Jalur diplomatik yang dilakukan Kementerian Luar Negeri ternyata tidak berhasil melobi pemerintah Filipina untuk mengizinkan operasi militer Indonesia yang saat itu sudah ‘diparkir’ di wilayah perbatasan. Sementara tim perunding dari perusahaan yang diwakili Kivlan Zen sudah mencapai kesepakatan terkait uang tebusan. Pada saat bersamaan, tim kemanusian Surya Paloh juga sudah berhasil mencapai Pulau Jolo, bahkan bertemu dengan beberapa pentolan Abu Sayyaf.
Dalam konteks ini, timbul satu pertanyaan, di mana posisi Kivlan Zen? Sebab Kivlan Zen mengaku bertemu dengan utusan perusahaan yang hendak menyerahkan uang tebusan, namun kemudian disuruh pulang karena para sandera sudah akan dibebaskan tanpa uang tebusan. Loh, bukannya Kivlan mewakili perusahaan? Mengapa pihak perusahaan sempat mengirimkan uang tebusan jika sejak awal tidak ada deal soal uang tebusan?
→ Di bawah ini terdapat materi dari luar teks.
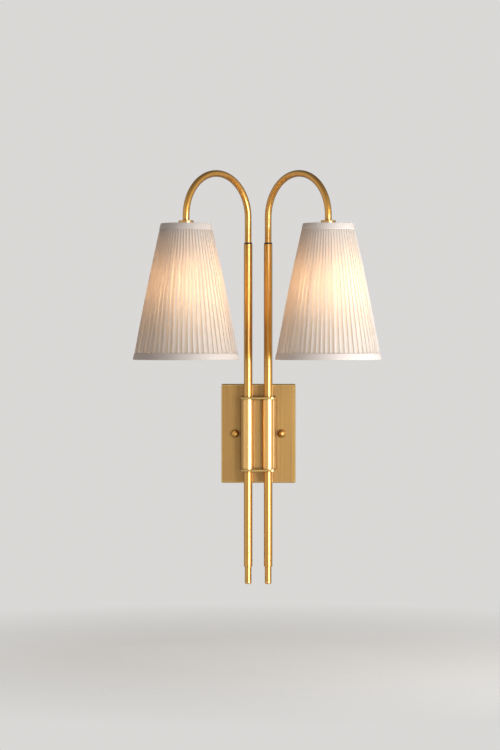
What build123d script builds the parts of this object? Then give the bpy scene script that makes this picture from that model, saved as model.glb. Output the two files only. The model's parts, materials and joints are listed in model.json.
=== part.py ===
"""Double arm wall sconce: two swivelling bent-tube arms with pleated tapered shades.

Millimetres. X is to the viewer's right, Y runs into the wall and Z is up.
The origin is on the wall, at the centre of the backplate. A "reach" is a distance
out of the wall, along -Y.
"""

from build123d import *
import math
import os

os.makedirs("parts", exist_ok=True)

SIDES = {"left": -1, "right": 1}

# ---------------------------------------------------------------- clearances
SLIDE_GAP = 0.10      # radial gap where a part slips over another and is then fixed
SWIVEL_GAP = 0.05     # radial running gap between a stem and its bushes
THRUST_GAP = 0.05     # axial running gap under the retaining ring
THREAD_GAP = 0.10     # radial gap that stands for a screw thread
SHEET_GAP = 0.10      # gap between the layers of a shade
COLUMN_GAP = 0.10     # gap between the columns and the bracket block

# ---------------------------------------------------------------- backplate
PLATE_WIDTH = 114.3
PLATE_HEIGHT = 152.4
PLATE_REACH = 20.0
PLATE_WALL = 1.2
PLATE_CORNER_RADIUS = 2.0
PLATE_EDGE_CHAMFER = 1.2
PLATE_WIRE_HOLE = 14.0

# ---------------------------------------------------------------- wall fixing
BAR_LENGTH = 101.6
BAR_WIDTH = 22.0
BAR_THICKNESS = 2.0
BAR_CORNER_RADIUS = 3.0
BAR_WIRE_HOLE = 11.0
BOX_SCREW_SPACING = 88.9
BOX_SLOT_LENGTH = 8.0
BOX_SLOT_WIDTH = 4.6
STUD_SPACING = 71.4
STUD_DIAMETER = 4.0
STUD_ENGAGEMENT = 6.0     # length of stud inside a cap nut
STUD_HOLE_GAP = 0.3
LOCKNUT_FLATS = 7.0
LOCKNUT_HEIGHT = 3.2
CAP_NUT_DIAMETER = 11.5
CAP_NUT_COLLAR_DIAMETER = 8.6
CAP_NUT_COLLAR_HEIGHT = 1.4
CAP_NUT_SINK = 1.2        # how far the ball runs into its collar
GROUND_SCREW_X = 19.0
GROUND_SCREW_DIAMETER = 4.0
GROUND_HEAD_DIAMETER = 8.0
GROUND_HEAD_HEIGHT = 2.4

# ---------------------------------------------------------------- bracket
BLOCK_WIDTH = 53.0
BLOCK_DEPTH = 21.25
BLOCK_HEIGHT = 107.4
BLOCK_EDGE_RADIUS = 4.0
BLOCK_FRONT_WALL = 4.0
CAVITY_WIDTH = 42.0
CAVITY_HEIGHT = 56.0
CAVITY_RADIUS = 4.0
FLANGE_WIDTH = 55.0
FLANGE_THICKNESS = 3.0
FLANGE_LIP = 1.4          # flange beyond the front of the columns
FLANGE_CORNER_RADIUS = 8.0
FLANGE_EDGE_CHAMFER = 0.4
BRACKET_SCREW_SPACING = 76.0
BRACKET_SCREW_DIAMETER = 5.0
BRACKET_SCREW_DEPTH = 11.0
BRACKET_HEAD_DIAMETER = 9.0
BRACKET_HEAD_HEIGHT = 3.2
FLANGE_SCREW_SPACING = 30.0
FLANGE_SCREW_DIAMETER = 4.0
FLANGE_SCREW_DEPTH = 9.0
FLANGE_HEAD_DIAMETER = 7.4
FLANGE_HEAD_HEIGHT = 1.7
DRIVE_SLOT_WIDTH = 1.0
DRIVE_SLOT_DEPTH = 0.8
HEAD_ROUNDING = 1 / 3      # share of a screw head's height that its rounding takes
GROMMET_BORE = 10.0
GROMMET_RIM = 2.0
GROMMET_RIM_THICKNESS = 1.5
GROMMET_STICKOUT = 1.5

# ---------------------------------------------------------------- poles
POLE_SPACING = 30.6
COLUMN_DIAMETER = 17.5
SLEEVE_DIAMETER = 13.0
SLEEVE_WALL = 0.6
SLEEVE_TOP = 290.5
SLEEVE_BOTTOM = -202.7
SLEEVE_EDGE_CHAMFER = 0.25
WIRE_WINDOW = 6.0
BUSH_LENGTH = 14.0
BUSH_FLANGE_DIAMETER = 12.4
BUSH_FLANGE_THICKNESS = 1.2
RING_THICKNESS = 0.9
RING_DIAMETER = 12.2
RING_GROOVE_DEPTH = 0.3
RING_SPLIT_DEGREES = 28.0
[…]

Â
Mari kita lihat konologi berikutnya sesuai penuturan Kivlan Zen yang telah dimuat di berbagai media. Kivlan mengaku berhasil menghubungi para petinggi Abu Sayyaf melalui jalur Gubernur Sulu Toto Tan. Sang gubernur merupakan keponakan mantan pimpinan The Moro National Liberation Front (MNLF) Nur Misuari. Kivlan mengaku berteman dengan Nur Misuari saat dirinya bertugas di pasukan perdamaian Filipina Selatan tahun 1995-1996. Lewat Nur Misuari, Kivlan berhasil melakukan kontak dengan kelompok Abu Sayyaf dan menjalin komunikasi intens sampai kemudian tercapai kesepakatan untuk membebaskan sandera tanpa uang tebusan.
Dari konstruksi cerita itu, maka bisa ditarik kesimpulan, awalnya perusahaan dan Abu Sayyaf telah mencapai kesepakatan terkait pembebasan sandera dengan uang tebusan sehingga kemudian pihak perusahaan mengirim uang tebusan. Namun dalam perkembangannya, Kivlan Zen berhasil melakukan negoisasi ulang setelah dibantu oleh Nur Misuari sehingga pembebasan sandera tidak menggunakan uang tebusan.
Kisah ini akan segera ditutup dan Kivlan Zen layak mendapat gelar kehormatan, andai belakangan tidak muncul klaim dari kubu Surya Paloh. Bahkan dalam beberapa petikan berita yang mengutip ucapan para petinggi Partai Nasdem dan Media Group, pembebasan 10 sandera merupakan jasa Surya Paloh. Dalam keterangan persnya, Deputi Chairman Media Group Rerie L. Moerdijat mengatakan, pembebasan dilakukan oleh tim kemanusiaan Surya Paloh sejak 3 April 2016. Negosiasi pembebasan sandera dilakukan jaringan Yayasan Sukma dengan melakukan dialog langsung dengan sejumlah tokoh masyarakat, LSM, lembaga kemanusian di daerah Sulu yang memiliki akses langsung ke pihak Abu Sayyaf di bawah koordinasi langsung pemerintah Republik Indonesia. Yayasan Sukma menggunakan pendekatan pendidikan yang jauh sebelumnya sudah ada kerjasama pendidikan antara Yayasan Sukma dan pemerintah otonomi Moro Selatan.
Sebenarnya, masyarakat Indonesia berterima kasih dan memberikan apresiasi yang tinggi kepada semua pihak yang terlibat dalam proses pembebasan sandera tersebut. Siapapun yang berjasa, bukan persoalan. Namun ketidakjujuran, aroma manipulasi, mencari panggung  untuk kepentingan pribadi, adalah hal yang sangat memuakkan. Blow up terhadap pihak-pihak yang dianggap paling berjasa, membuat masyarakat tidak simpati.